A recent report by The Aspen Institute’s Workforce Strategies Initiative focused on  the apprenticeship completion and cancellation rates among 18 construction crafts, including roofers, painters, laborers, carpenters, electricians, sheet metal workers, operating engineers, painters, glaziers, and drywall and ceiling tile installers. The report titled, “Apprenticeship: Completion and Cancellation in the Building Trades,” is the latest in a series of research reports into the construction industry, including a 2009 national survey on construction pre-apprenticeship programs. Using data gleaned from apprenticeship programs in the 25 states that report to the federal Office of Apprenticeship and a few additional states that supplied data on apprenticeship cancellation rates, the report’s key findings include:
  • The cancellation rate of apprentices varies by the age of apprentices, with those entering the program between the ages of 25 and 34 having the lowest cancellation rate at 44 percent. This puts into question whether an industry focus on attracting young people straight of high school is the best way to increase the number of people engaged in registered apprenticeship programs.
  • Apprentices who have obtained at least a high school diploma had a higher completion rate (56 percent) than those who had a GED or less (46 percent).
  • Construction apprenticeship completion rates 35.9 percent (plus 18 percent still active in apprenticeship) are higher than community college completion rates. “Only 22 percent of the full-time students who enrolled in a community college for the first time in the fall semester 2003-2004 earned a certificate or associate’s degree at any institution within six years.”
When the report’s authors looked into why apprentices leave their programs, they were hindered by a lack of data, even from the 25 states that report to the federal Office of Apprenticeship, with the majority of cancelled apprentices simply listed as “cancellation” (77 percent) as opposed to citing specific reasons, such as “left for other employment” or “unsatisfactory performance.” While the authors conducted numerous interviews with program sponsors, employers and apprentices, and found a broad range of reasons why apprentices either quit or were asked to leave a program, it is all anecdotal and cannot be quantified. For instance, some apprentices cited the financial difficulties endured during layoffs; some cited the physical hardships of the work; others cited the difficulties associated with balancing work, classroom training and personal life; while others said they did not have the math skills necessary for construction work. The report concludes with a multi-step action plan for policymakers, investors, pre-apprenticeship programs, apprenticeship programs and industry leaders that includes several steps that AGC of America strongly supports:
  • Give the Office of Apprenticeship more resources to expand its ability to collect and analyze quality data.

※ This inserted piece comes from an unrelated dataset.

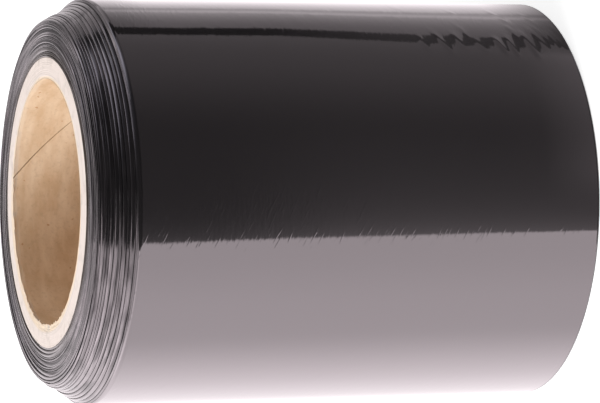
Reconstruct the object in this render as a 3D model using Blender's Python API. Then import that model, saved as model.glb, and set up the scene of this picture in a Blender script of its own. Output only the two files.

  • Use infrastructure investments to put construction workers back to work, helping alleviate the problems experienced by both apprentices and journeyworkers in finding continuous employment.
  • Improve apprenticeship programs’ access to government support. “Apprenticeship programs receive little, if any, government support to help pay for the cost of training apprentices. As such, apprenticeship programs’ resources are not sufficient to address all of the barriers to completing an apprenticeship,” including costs of housing, child care and  transportation. The report specifically cites creating a connection between Workforce Investment Act funds and apprenticeship programs, a suggestion AGC of America has made to federal policymakers looking to re-authorize the act.